In the US, the picture is more challenging. Inflation came in higher than expected in February, with the headline rate of CPI rebounding from 3.1 per cent to 3.2 per cent. Analysts at Oxford Economics believe US inflation is still “gradually – if erratically – retreating”, adding that the Fed is still on track to cut rates – though “probably not as soon as earlier expected”.

In January, markets placed their bets on a first US rate cut in March and had priced in almost 1.5 percentage points of easing over the year.

According to the CME FedWatch tool, traders now expect a first rate cut in June and see a more modest 0.75 percentage points of cuts in 2024. The Fed’s latest interest rate projections were unchanged from December and implied that interest rates would fall to 4.6 per cent by the end of 2024. US markets and central bankers are more in sync than at the start of the year.

Rate cuts later in the year  

With the UK economy already in a technical (though mild) recession, Bank of England rate-setters are sensitive to the risks of ‘overtightening’ by keeping interest rates too high for too long. Historically, the MPC has ‘turned’ two meetings after the first vote for a rate cut – which came in the February meeting. But rate-setters remain concerned about inflation becoming ‘embedded’ in the economy and the tightness of the UK labour market. 

Figures released last week suggested that the UK unemployment rate rose from 3.8 per cent to 3.9 per cent, a sign that the labour is cooling. Yet the ONS warned that the figures should be treated with “additional caution” thanks to problems with the survey data that underpins them.
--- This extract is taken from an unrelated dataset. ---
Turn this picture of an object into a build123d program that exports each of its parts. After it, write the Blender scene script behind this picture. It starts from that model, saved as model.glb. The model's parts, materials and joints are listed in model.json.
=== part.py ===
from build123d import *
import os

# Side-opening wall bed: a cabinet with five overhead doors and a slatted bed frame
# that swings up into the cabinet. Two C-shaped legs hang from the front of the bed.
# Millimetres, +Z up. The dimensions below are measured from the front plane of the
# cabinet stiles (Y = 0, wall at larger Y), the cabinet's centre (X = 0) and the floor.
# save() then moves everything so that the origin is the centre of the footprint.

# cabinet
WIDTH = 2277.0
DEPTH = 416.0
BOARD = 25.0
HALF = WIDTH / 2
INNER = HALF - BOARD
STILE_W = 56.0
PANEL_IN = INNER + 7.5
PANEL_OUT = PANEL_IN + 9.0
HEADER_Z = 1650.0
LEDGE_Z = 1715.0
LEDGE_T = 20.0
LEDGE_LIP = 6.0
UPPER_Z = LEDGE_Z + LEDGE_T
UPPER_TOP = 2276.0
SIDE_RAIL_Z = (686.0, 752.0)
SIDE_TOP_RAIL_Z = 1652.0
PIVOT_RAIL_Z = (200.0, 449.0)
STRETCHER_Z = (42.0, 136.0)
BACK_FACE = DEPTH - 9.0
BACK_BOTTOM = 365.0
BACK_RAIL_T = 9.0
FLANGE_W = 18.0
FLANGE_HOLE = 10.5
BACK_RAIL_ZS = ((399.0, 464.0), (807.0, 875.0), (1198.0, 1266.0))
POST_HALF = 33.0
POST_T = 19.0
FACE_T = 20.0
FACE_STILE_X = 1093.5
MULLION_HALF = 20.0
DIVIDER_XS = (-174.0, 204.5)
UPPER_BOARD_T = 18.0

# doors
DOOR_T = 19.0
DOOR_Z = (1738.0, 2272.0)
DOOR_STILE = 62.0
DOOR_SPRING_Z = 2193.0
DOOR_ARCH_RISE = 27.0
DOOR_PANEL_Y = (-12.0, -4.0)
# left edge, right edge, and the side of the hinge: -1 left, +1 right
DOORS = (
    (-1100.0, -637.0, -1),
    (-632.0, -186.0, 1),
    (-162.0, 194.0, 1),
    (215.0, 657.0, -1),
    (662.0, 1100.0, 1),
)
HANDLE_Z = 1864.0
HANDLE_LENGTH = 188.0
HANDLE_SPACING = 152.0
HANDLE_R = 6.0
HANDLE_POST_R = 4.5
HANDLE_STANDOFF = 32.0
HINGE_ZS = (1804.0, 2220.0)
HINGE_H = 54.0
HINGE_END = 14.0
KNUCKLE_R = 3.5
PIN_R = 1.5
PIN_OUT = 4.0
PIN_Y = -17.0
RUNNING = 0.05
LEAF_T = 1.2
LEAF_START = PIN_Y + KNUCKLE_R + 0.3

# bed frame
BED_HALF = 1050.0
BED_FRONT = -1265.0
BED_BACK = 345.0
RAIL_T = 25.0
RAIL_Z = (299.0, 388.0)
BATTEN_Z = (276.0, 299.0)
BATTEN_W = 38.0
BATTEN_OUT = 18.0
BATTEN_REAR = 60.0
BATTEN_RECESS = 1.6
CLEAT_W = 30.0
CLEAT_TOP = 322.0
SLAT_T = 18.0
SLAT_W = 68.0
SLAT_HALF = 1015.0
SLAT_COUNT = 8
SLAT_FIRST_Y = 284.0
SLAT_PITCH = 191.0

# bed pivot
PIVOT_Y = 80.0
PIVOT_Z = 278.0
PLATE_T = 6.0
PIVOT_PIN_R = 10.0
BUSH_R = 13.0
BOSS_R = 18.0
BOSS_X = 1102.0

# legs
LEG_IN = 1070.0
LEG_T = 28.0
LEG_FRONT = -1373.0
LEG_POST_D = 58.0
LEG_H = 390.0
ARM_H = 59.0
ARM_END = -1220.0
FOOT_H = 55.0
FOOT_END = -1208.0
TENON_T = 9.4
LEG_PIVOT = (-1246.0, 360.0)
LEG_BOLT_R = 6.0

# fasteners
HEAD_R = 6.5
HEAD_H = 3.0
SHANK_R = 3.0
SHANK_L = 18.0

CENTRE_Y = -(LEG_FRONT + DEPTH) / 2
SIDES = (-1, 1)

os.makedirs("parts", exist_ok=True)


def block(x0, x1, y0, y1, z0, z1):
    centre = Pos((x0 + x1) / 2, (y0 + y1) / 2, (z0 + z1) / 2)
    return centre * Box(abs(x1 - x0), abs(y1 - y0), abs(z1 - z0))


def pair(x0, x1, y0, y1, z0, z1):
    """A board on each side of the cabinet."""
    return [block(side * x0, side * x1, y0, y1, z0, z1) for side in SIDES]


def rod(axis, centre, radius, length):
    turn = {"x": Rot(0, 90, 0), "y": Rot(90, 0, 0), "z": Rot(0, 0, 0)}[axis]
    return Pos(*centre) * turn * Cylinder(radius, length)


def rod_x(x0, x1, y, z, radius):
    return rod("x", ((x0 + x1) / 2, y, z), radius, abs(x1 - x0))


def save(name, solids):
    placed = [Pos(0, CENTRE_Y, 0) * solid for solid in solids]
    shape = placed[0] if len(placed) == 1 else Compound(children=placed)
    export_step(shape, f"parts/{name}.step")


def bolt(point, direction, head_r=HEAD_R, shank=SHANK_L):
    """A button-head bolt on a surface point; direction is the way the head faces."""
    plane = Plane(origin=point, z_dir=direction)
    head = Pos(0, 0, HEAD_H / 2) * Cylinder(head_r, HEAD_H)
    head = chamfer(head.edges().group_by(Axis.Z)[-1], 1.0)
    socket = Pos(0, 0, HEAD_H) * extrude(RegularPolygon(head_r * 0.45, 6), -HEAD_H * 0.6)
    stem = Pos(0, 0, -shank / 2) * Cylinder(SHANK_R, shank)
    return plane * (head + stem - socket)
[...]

The MPC’s decision is complicated further by the fact that the National Living Wage is set to increase by 10 per cent in April. Economists expect the BoE to wait to see how this feeds through to inflation data before moving to cut rates. As a result, it’s unlikely that the BoE will have enough evidence to be confident that inflation is returning to target by the next meeting in May. Cuts are coming – though we must wait until later in the summer.